Anticipando el dolor
Un amigo me compartió una historia que, aunque simple, encierra una enseñanza profunda. Había programado una limpieza dental profunda justo antes de un viaje importante. No era algo que disfrutara: encías sensibles, el dolor esperado, la anestesia… todo anunciaba hora y media de incomodidad.
Llegó puntual a la cita a las 8:30 a.m., pero el doctor no. Mientras esperaba en la sala vacía, su mente empezó a divagar. Por un instante deseó que el doctor llamara para cancelar. Se justificaba a sí mismo: «Llegó tarde, sería razonable reprogramar.»

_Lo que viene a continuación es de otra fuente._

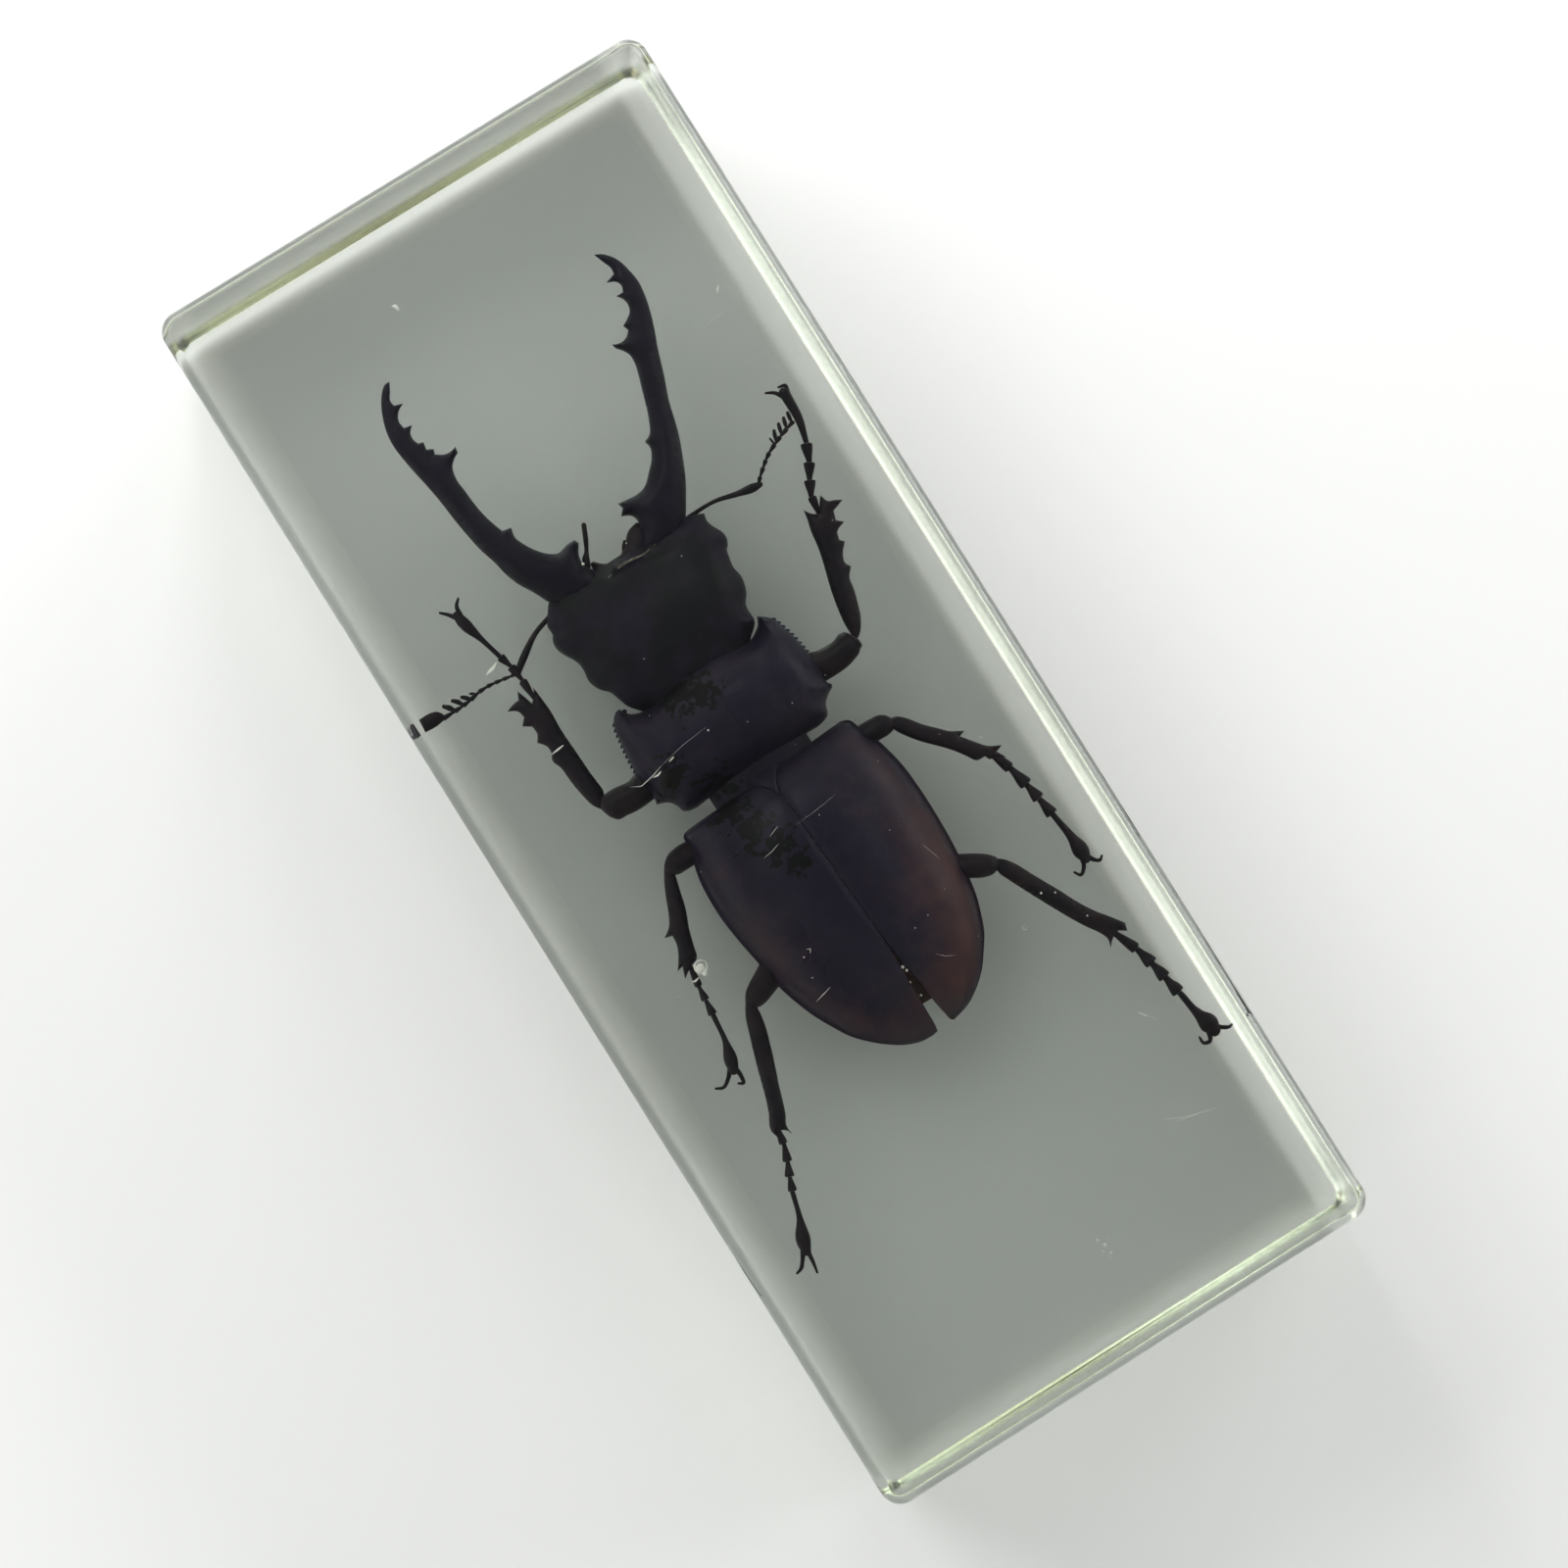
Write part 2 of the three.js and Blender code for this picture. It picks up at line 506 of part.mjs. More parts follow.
const hollowBlock = block().subtract(pocket());
const part = new THREE.Group();
part.add(mesh('resin_lower_half', hollowBlock.intersect(halfSpace(-1)), resin));
part.add(mesh('resin_upper_half', hollowBlock.intersect(halfSpace(1)), resin));
part.add(mesh('stag_beetle', beetle(), chitin));

export default part;
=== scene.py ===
# %% [markdown]
# # A stag beetle in a clear resin block
# The real object is one slab of clear cast resin, about as long as a hand is wide, with a dried
# stag beetle sealed at mid height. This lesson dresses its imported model, step by step. The frame
# comes first: everything below is built in the same place and at the same size as its solids.

# %% Loading the frame
import math

import bmesh
import bpy
import numpy as np
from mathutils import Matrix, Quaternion, Vector
from mathutils.geometry import delaunay_2d_cdt


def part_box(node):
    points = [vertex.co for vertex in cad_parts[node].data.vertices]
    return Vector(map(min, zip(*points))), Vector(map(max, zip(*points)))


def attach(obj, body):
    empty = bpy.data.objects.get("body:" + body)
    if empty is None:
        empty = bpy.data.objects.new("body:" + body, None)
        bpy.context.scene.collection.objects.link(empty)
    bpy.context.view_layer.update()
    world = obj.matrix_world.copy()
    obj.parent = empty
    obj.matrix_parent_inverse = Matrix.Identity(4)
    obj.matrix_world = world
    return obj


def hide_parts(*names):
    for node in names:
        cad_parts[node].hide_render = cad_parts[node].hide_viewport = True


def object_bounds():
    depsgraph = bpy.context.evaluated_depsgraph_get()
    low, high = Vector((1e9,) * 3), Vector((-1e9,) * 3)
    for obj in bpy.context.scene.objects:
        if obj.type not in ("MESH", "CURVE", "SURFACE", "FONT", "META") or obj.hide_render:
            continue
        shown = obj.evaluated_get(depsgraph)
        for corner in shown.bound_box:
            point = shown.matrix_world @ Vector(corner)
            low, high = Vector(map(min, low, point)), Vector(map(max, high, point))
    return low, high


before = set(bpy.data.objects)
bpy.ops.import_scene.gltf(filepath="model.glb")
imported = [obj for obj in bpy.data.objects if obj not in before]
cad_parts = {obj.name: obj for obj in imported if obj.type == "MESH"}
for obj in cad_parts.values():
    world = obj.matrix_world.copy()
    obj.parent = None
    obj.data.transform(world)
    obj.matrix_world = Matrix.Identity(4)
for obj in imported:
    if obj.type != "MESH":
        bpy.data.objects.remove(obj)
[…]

Pero en el fondo, sabía que había que hacer lo que había que hacer. No era momento de evadir. Era momento de enfrentar.
El dolor que nunca llegó
Durante la semana previa, su mente había estado ocupada anticipando el dolor. Imaginó inyecciones, sangrado, molestias. Y mientras lo hacía, gastaba una energía preciosa en un sufrimiento que aún no existía.
Cuando finalmente el doctor llegó, se disculpó por el retraso y comenzó a trabajar. Media hora pasó. Nada dolió.
Fue en ese momento, acostado en el sillón, mientras oía el sonido de las fresas y sentía apenas una presión leve, que la revelación llegó:
«Toda la semana preocupándome, y no ha pasado nada. ¿Cuánto más de mi vida he vivido así, sufriendo por cosas que nunca ocurrieron?»
La verdadera fuente del sufrimiento
Cuando terminaban esos 30 minutos, el doctor se detuvo y le dijo con amabilidad:
«Amigo, como llegué tarde debo atender otro paciente. No hay necesidad de continuar ahora. Disfruta tu viaje. Terminamos cuando regreses.»
Entonces entendió:
El verdadero dolor no vino del odontólogo, ni de la fresa, ni del ambiente. El verdadero dolor vino de su mente, de su ansiedad, de su falta de confianza.
La verdadera anestesia contra el sufrimiento inútil no es farmacológica. Es confiar en Dios. Es hacer lo que debe hacerse cuando debe hacerse. Es recordar que cada acción —o inacción— tiene consecuencias.
La coherencia del liderazgo
Más tarde reflexionó en algo aún más profundo: solemos aconsejar a otros que no se preocupen, que confíen, que actúen con paz. Pero cuando el turno es nuestro, olvidamos nuestras propias palabras.
El verdadero liderazgo —en la casa, en la familia, en la empresa— no consiste solo en enseñar bien. Consiste en vivir bien. En ser íntegros incluso cuando nadie nos ve… porque Dios sí nos ve.
La excelencia empieza cuando exigimos de nosotros mismos lo que esperamos de los demás.
El arte de confiar
La próxima vez que el miedo quiera adelantarse, recuerda:
- El dolor no siempre llega.
- La preocupación te roba hoy la paz por algo que tal vez nunca pasará.
- Tu paz no depende de lo que ocurra, sino de en quién confías.
Haz lo que tienes que hacer. Cuando debes hacerlo. Sin juicio, sin excusas, sin afán.
Y al final, no era el odontólogo quien debía sanar tu boca. Era Dios quien quería sanar tu confianza.